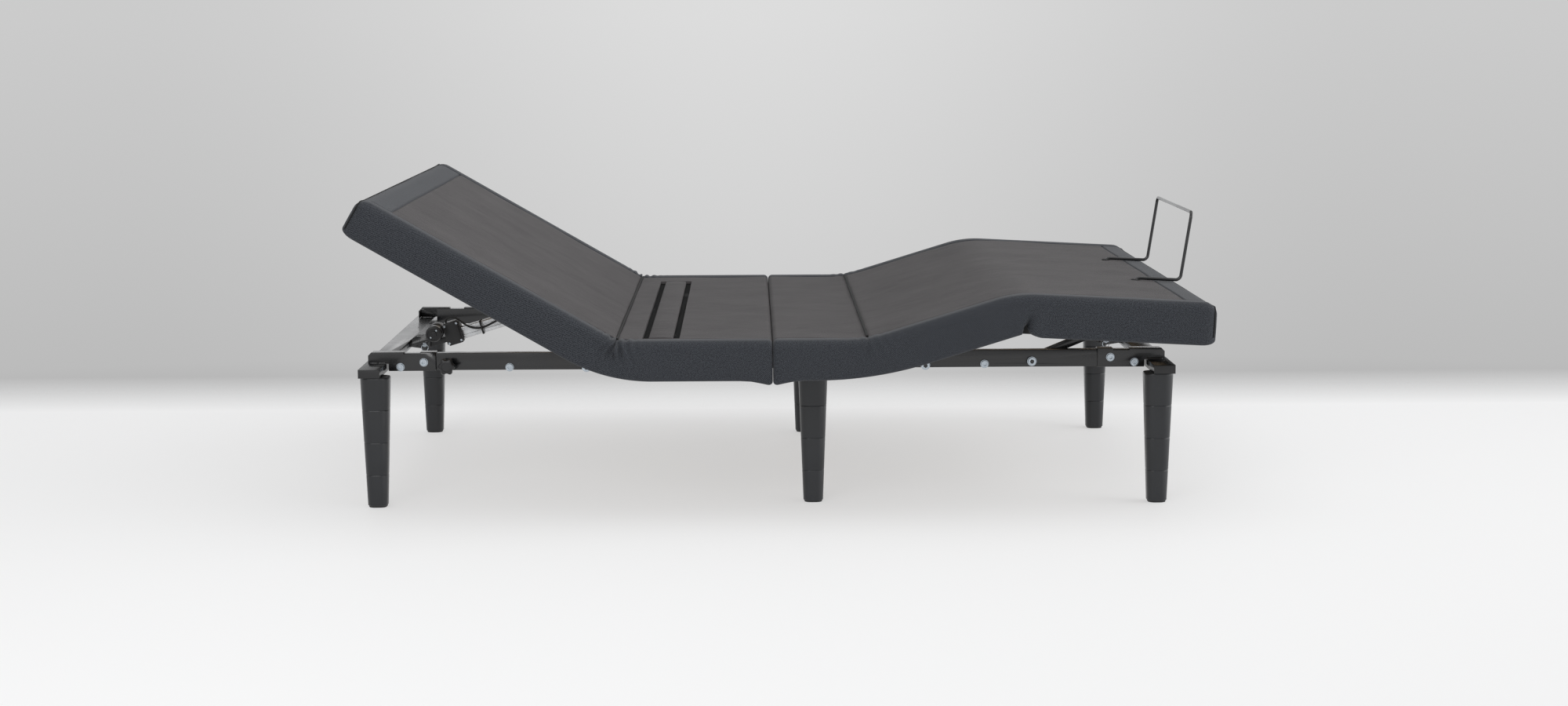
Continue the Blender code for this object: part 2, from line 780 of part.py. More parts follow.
def seat():
    """The fixed middle of the deck: two halves that meet at the split."""
    head_x, thigh_x = HEAD_HINGE, THIGH_HINGE
    left_end, right_end = SPLIT - SPLIT_GAP, SPLIT + SPLIT_GAP
    head_outline = [(head_x + x, z) for x, z in valley_end(HEAD_LIMIT)]
    head_outline += square_end(left_end)
    thigh_outline = [(thigh_x - x, z) for x, z in valley_end(THIGH_LIMIT)]
    thigh_outline += square_end(right_end)
    slot_window = box(DECK, SEAT_SLOT_LOW, SEAT_SLOT_HIGH)
    tray(DECK, "seat_head_pad", head_outline, (-0.5, left_end + 0.1), [slot_window])
    tray(DECK, "seat_foot_pad", thigh_outline, (right_end - 0.1, 0.5))
    board(DECK, "seat_head_board", head_x + HINGE_GAP, left_end - 0.001)
    board(DECK, "seat_foot_board", right_end + 0.001, thigh_x - HINGE_GAP)
    slat = box(DECK, SLAT_LOW, SLAT_HIGH, bevel=0.002)
    finish(slat, "seat_slat", FABRIC, 0.9)
    for side, word in SIDES:
        start, end = head_x + TUBE_FROM_HINGE, thigh_x - TUBE_FROM_HINGE
        tube = frame_tube(DECK, start, end, side, RAIL_TOP + GAP)
        add(tube, hinge_lug(HEAD_AXIS_FLAT, 1, side, outer=False, pinned=True))
        add(tube, hinge_lug(THIGH_AXIS_FLAT, -1, side, outer=False, pinned=True))
        finish(tube, word + "_seat_frame_tube", BLACK_STEEL, 0.35, 0.3)


# ------------------------------------------------------------------ lifts


def lift_arm(owner, lift, name):
    """A torque tube on two pivot bolts, with two roller arms and a slotted lever."""
    inner = 0.430
    tube = cylinder(owner, (0, -inner, 0), (0, inner, 0), TORQUE_RADIUS, 24)
    head_start, head_end = RAIL_OUTSIDE + GAP, RAIL_OUTSIDE + 0.007
    for side, _ in SIDES:
        bolt_ends = (0, side * (inner - 0.002), 0), (0, side * head_end, 0)
        add(tube, cylinder(owner, *bolt_ends, PIN_RADIUS, 16))
        washer = (0, side * head_start, 0), (0, side * head_end, 0)
        add(tube, cylinder(owner, *washer, PIVOT_HEAD, 6))
    pivot, centre = lift["tube"], roller_centre(lift)
    reach = (centre[0] - pivot[0], centre[1] - pivot[1])
    for side, _ in SIDES:
        span = both_sides(ARM_Y - ARM_THICK, ARM_Y, side)
        add(tube, plate(owner, capsule((0, 0), reach, 0.012), *span))
        axle = [(reach[0], side * y, reach[1]) for y in (ARM_Y - 0.002, arm_outside())]
        add(tube, cylinder(owner, *axle, 0.005, 12))
    angle = lift["lever_angle"]
    rim = SLOT_HALF_WIDTH + LEVER_RIM
    slot = [rotated((distance, 0), (0, 0), angle) for distance in lift["slot"]]
    hole = capsule(*slot, SLOT_HALF_WIDTH)
    add(tube, plate(owner, capsule((0, 0), slot[1], rim), -0.004, 0.004, hole))
    finish(tube, name, BLACK_STEEL, 0.35, 0.3)


def arm_outside():
    return ARM_Y + 0.004 + ROLLER_WIDTH


def rollers(owner, lift, prefix, way):
    """Two nylon rollers on the arms' stub axles."""
    inside, outside = ARM_Y + 0.003, ARM_Y + 0.003 + ROLLER_WIDTH
    for side, word in SIDES:
        span = both_sides(inside, outside, way * side)
        wheel = circle((0, 0), lift["roller"], 24)
        wheel = plate(owner, wheel, *span, circle((0, 0), PIN_HOLE, 12))
        finish(wheel, f"{word}_{prefix}_roller", PLASTIC, 0.4)


def actuator(owner, prefix):
    """The fixed half of a linear actuator: gearbox with tail, motor and sleeve."""
    u, w = MOTOR_AT
    gear = box(owner, (GEAR_START, -0.026, -0.022), (GEAR_END, 0.026, 0.036), bevel=0.004)
    tail = [(GEAR_START + 0.006, -0.011), (GEAR_START + 0.006, 0.002), (0.014, 0.002)]
    tail += arc((0, 0), 0.011, 30, 270, 12)
    add(gear, plate(owner, tail, -0.012, 0.012, circle((0, 0), PIN_HOLE)))
    finish(gear, prefix + "_gearbox", PLASTIC, 0.4)
    profile = [(-0.062, 0.017), (-0.060, 0.019), (-0.051, 0.019), (-0.051, 0.018)]
    profile += [(0.042, 0.018), (0.045, 0.015)]
    motor = turned(owner, profile[::-1], (u, w))
    finish(motor, prefix + "_motor", ALUMINIUM, 0.3, 0.9)
    half_y, half_z = SLEEVE_HALF
    start = GEAR_END + GAP
    sleeve = box(owner, (start, -half_y, -half_z), (SLEEVE_END, half_y, half_z), 0.002)
    bore = (start + 0.004, 0, 0), (SLEEVE_END + 0.01, 0, 0)
    cut(sleeve, cylinder(owner, *bore, ROD_RADIUS + 0.0012))
    finish(sleeve, prefix + "_sleeve", ALUMINIUM, 0.35, 0.9)


def actuator_rod(owner, length, name):
    """The sliding rod and its fork; the owner's origin is the fork pin's centre."""
    rod = cylinder(owner, (-length, 0, 0), (-FORK_BACK + 0.004, 0, 0), ROD_RADIUS)
    half = 0.0115
    add(rod, box(owner, (-FORK_BACK, -half, -half), (-FORK_THROAT, half, half)))
    for side, _ in SIDES:
        span = both_sides(0.0048, 0.011, side)
        add(rod, plate(owner, capsule((-FORK_THROAT - 0.004, 0), (0, 0), 0.010), *span))
    add(rod, cylinder(owner, (0, -0.014, 0), (0, 0.014, 0), 0.006, 16))
    finish(rod, name, ZINC, 0.3, 0.9)


def motor_cable(owner):
    """The motor's lead: over the gearbox, down the sleeve's side to its coupler."""
    side = -0.0226
    route = [
        (0.066, -0.008, 0.0363),
        (0.067, -0.009, 0.042),
        (0.074, -0.013, 0.0462),
        (0.086, -0.019, 0.0452),
        (0.098, side, 0.038),
        (0.110, side, 0.022),
        (0.124, side, 0.008),
        (0.142, side, 0.000),
        (0.160, side, -0.001),
        (0.182, side, 0.003),
        (0.204, side, 0.007),
        (0.2257, side, 0.009),
    ]
    cable = wire(owner, smooth_route(route), 0.0024)
    finish(cable, "head_motor_cable", PLASTIC, 0.5)
    low, high = (0.226, -0.031, 0.003), (0.252, -SLEEVE_HALF[0] - GAP, 0.015)
    finish(box(owner, low, high, bevel=0.0015), "cable_coupler", PLASTIC, 0.45)
    half_y, half_z = SLEEVE_HALF[0] + GAP, SLEEVE_HALF[1] + GAP
    thick = 0.0012
    inner_low = (0.140, side - 0.0028, -half_z)
    inner_high = (0.160, half_y, half_z)
    outer_low = (0.148, inner_low[1] - thick, -half_z - thick)
    outer_high = (0.152, half_y + thick, half_z + thick)
    band = cut(box(owner, outer_low, outer_high), box(owner, inner_low, inner_high))
    finish(band, "cable_tie", PLASTIC, 0.4)


def smooth_route(points, steps=3):
    """A smooth curve through every point, as a finer list of points."""
    points = [Vector(p) for p in points]
    padded = [2 * points[0] - points[1], *points, 2 * points[-1] - points[-2]]
    route = []
    for a, b, c, d in zip(padded, padded[1:], padded[2:], padded[3:]):
        for i in range(steps):
            t = i / steps
            pull = (c - a) * t + (2 * a - 5 * b + 4 * c - d) * t**2
            route.append(b + (pull + (3 * b - a - 3 * c + d) * t**3) / 2)
    return route + [points[-1]]


def foot_link(owner, name, side):
    """A bar from a rail's pivot up to the foot section, with both its pins."""
    bar = capsule((0, 0), (LINK_LENGTH, 0), 0.010)
    link = plate(owner, bar, *both_sides(LINK_INSIDE, LINK_OUTSIDE, side))
    start, head = LINK_OUTSIDE - 0.002, RAIL_OUTSIDE + GAP
    end = RAIL_OUTSIDE + 0.007
    add(link, cylinder(owner, (0, side * start, 0), (0, side * end, 0), PIN_RADIUS, 16))
    add(link, cylinder(owner, (0, side * head, 0), (0, side * end, 0), PIVOT_HEAD, 6))
    pin = [(LINK_LENGTH, side * y, 0) for y in (start, TUBE_INSIDE + 0.006)]
    add(link, cylinder(owner, *pin, PIN_RADIUS, 16))
    finish(link, name, BLACK_STEEL, 0.35, 0.3)


def lift(prefix, numbers, faces_head):
    """One lift: arm with rollers, actuator and rod, on either side of the seat."""
    way = -1 if faces_head else 1
    pivot = (way * numbers["tube"][0], 0, numbers["tube"][1])
    arm = new_owner(prefix + "_lift_axis", pivot, 0, faces_head, BASE)
    lift_arm(arm, numbers, prefix + "_torque_tube")
    centre = roller_centre(numbers)
    offset = (centre[0] - numbers["tube"][0], 0, centre[1] - numbers["tube"][1])
    axle = new_owner(prefix + "_roller_axis", offset, parent=arm)
    rollers(axle, numbers, prefix, way)
    pin = lever_pin(numbers)
    run, rise = CLEVIS[0] - pin[0], pin[1] - CLEVIS[1]
    tilt = math.degrees(math.atan2(rise, run))
    clevis = (way * CLEVIS[0], 0, CLEVIS[1])
    swing = new_owner(prefix + "_actuator_axis", clevis, tilt, not faces_head, BASE)
    actuator(swing, prefix)
    slide = new_owner(prefix + "_rod_axis", (math.hypot(run, rise), 0, 0), parent=swing)
    actuator_rod(slide, numbers["rod"], prefix + "_actuator_rod")
    return swing


# ------------------------------------------------------------------- build

clear_scene()
PARTS = new_collection("adjustable_bed_base")
HELPERS = new_collection("cutters", hidden=True)
SIDES = ((1, "left"), (-1, "right"))

BASE = new_owner("base_frame", (-REST_MIDDLE_X, 0, 0))
DECK = new_owner("deck_level", (0, 0, HINGE_Z), parent=BASE)
HEAD_AXIS_FLAT = new_owner("head_hinge_axis", (HEAD_HINGE, 0, 0), parent=DECK)
THIGH_AXIS_FLAT = new_owner("thigh_hinge_axis", (THIGH_HINGE, 0, 0), parent=DECK)
HEAD = new_owner("head_section", (HEAD_HINGE, 0, 0), HEAD_REST, True, DECK)
THIGH = new_owner("thigh_section", (THIGH_HINGE, 0, 0), THIGH_REST, False, DECK)
FOOT_AXIS_FLAT = new_owner("knee_axis", (THIGH_LENGTH, 0, 0), parent=THIGH)
FOOT = new_owner("foot_section", (THIGH_LENGTH, 0, 0), -KNEE_REST, False, THIGH)

for end_sign, end_word in ((-1, "head"), (1, "foot")):
    end_tube = cross_tube(end_word + "_cross_tube", end_sign * CROSS_X)
    add_clevis(end_tube, end_sign)
    for side_sign, side_word in SIDES:
        corner = f"{end_word}_{side_word}"
        leg(corner + "_leg", end_sign * LEG_X, side_sign * LEG_Y)
        corner_bracket(corner + "_bracket", end_sign, side_sign)
cross_tube("middle_cross_tube", MIDDLE_X)
for side_sign, side_word in SIDES:
    leg(f"middle_{side_word}_leg", MIDDLE_X, side_sign * MIDDLE_LEG_Y)
    side_rail(side_word + "_side_rail", side_sign)
    knob(side_word + "_hand_knob", side_sign)
control_box()

seat()
head_section()
thigh_section()
foot_section()

head_swing = lift("head", HEAD_LIFT, faces_head=True)
motor_cable(head_swing)
lift("thigh", THIGH_LIFT, faces_head=False)
link_place = (LINK_PIVOT[0], 0, LINK_PIVOT[1])
LINK_AXIS = new_owner("foot_link_axis", link_place, LINK_ANGLE, False, BASE)
for side_sign, side_word in SIDES:
    foot_link(LINK_AXIS, side_word + "_foot_link", side_sign)
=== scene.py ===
"""Looks of the adjustable bed base: upholstery, hardware and finishes round its CAD frame.

Metres, +Z up, head end towards -X. The covers are shaped on the flat bed and
then bent to the rest pose, so a cover's own x and z are those of the flat deck.
"""

import json
import math
import random

import bmesh
import bpy
import numpy as np
from mathutils import Matrix, Vector


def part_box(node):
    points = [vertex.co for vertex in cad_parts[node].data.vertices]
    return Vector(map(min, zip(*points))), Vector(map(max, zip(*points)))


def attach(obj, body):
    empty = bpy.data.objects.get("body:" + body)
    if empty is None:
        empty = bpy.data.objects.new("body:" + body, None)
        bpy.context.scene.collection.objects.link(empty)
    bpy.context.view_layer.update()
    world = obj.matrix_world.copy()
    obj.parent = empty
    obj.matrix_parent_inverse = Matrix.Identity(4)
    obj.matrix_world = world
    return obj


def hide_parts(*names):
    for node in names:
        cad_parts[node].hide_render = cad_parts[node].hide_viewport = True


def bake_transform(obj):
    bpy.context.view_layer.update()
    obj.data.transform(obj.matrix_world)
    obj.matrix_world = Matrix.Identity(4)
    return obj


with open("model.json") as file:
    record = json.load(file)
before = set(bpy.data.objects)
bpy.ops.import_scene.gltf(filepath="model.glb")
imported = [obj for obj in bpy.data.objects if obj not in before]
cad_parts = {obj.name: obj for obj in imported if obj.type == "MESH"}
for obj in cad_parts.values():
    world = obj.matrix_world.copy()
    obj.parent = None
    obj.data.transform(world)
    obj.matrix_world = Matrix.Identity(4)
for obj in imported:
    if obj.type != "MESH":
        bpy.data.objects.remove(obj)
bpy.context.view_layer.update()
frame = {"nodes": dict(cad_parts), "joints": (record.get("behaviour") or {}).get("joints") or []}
random.seed(7)

JOINTS = {joint["name"]: joint for joint in frame["joints"]}
NODES = frame["nodes"]
SIDES = ((1, "left"), (-1, "right"))

# Hinges and rest angles of the deck
HEAD_X, _, HINGE_Z = JOINTS["head_lift"]["pos_m"]
THIGH_X = JOINTS["thigh_lift"]["pos_m"][0]
KNEE = Vector(JOINTS["knee_fold"]["pos_m"])
HEAD_REST = math.radians(-JOINTS["head_lift"]["range_deg"][0])
THIGH_REST = math.radians(-JOINTS["thigh_lift"]["range_deg"][0])
KNEE_REST = math.radians(20)
FOOT_DROP = KNEE_REST - THIGH_REST

# Lengths along the flat deck: the knee, the ends and the places where the covers meet
THIGH_LENGTH, HEAD_LENGTH, FOOT_LENGTH = 0.347, 0.658, 0.449
KNEE_X = THIGH_X + THIGH_LENGTH
HEAD_END = HEAD_X - HEAD_LENGTH
FOOT_END = KNEE_X + FOOT_LENGTH
GAP_REACH = 0.0018
MID_GAP = (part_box("seat_head_pad")[1].x + GAP_REACH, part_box("seat_foot_pad")[0].x - GAP_REACH)
SPLIT_X = THIGH_X + 0.17
HEAD_BAND = HEAD_END + 0.074
FOOT_BAND = FOOT_END - 0.066
KNEE_TUCK_X = KNEE_X + 0.018
STRAIGHT_THIGH_X = 0.35  # past the thigh hinge's curve and before the knee's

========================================

Give again, word for word, only the lines running from the line with "LINK_ANGLE, False, BASE)" through the line with "points = [vertex.co"; include both of those lines.

LINK_AXIS = new_owner("foot_link_axis", link_place, LINK_ANGLE, False, BASE)
for side_sign, side_word in SIDES:
    foot_link(LINK_AXIS, side_word + "_foot_link", side_sign)
=== scene.py ===
"""Looks of the adjustable bed base: upholstery, hardware and finishes round its CAD frame.

Metres, +Z up, head end towards -X. The covers are shaped on the flat bed and
then bent to the rest pose, so a cover's own x and z are those of the flat deck.
"""

import json
import math
import random

import bmesh
import bpy
import numpy as np
from mathutils import Matrix, Vector


def part_box(node):
    points = [vertex.co for vertex in cad_parts[node].data.vertices]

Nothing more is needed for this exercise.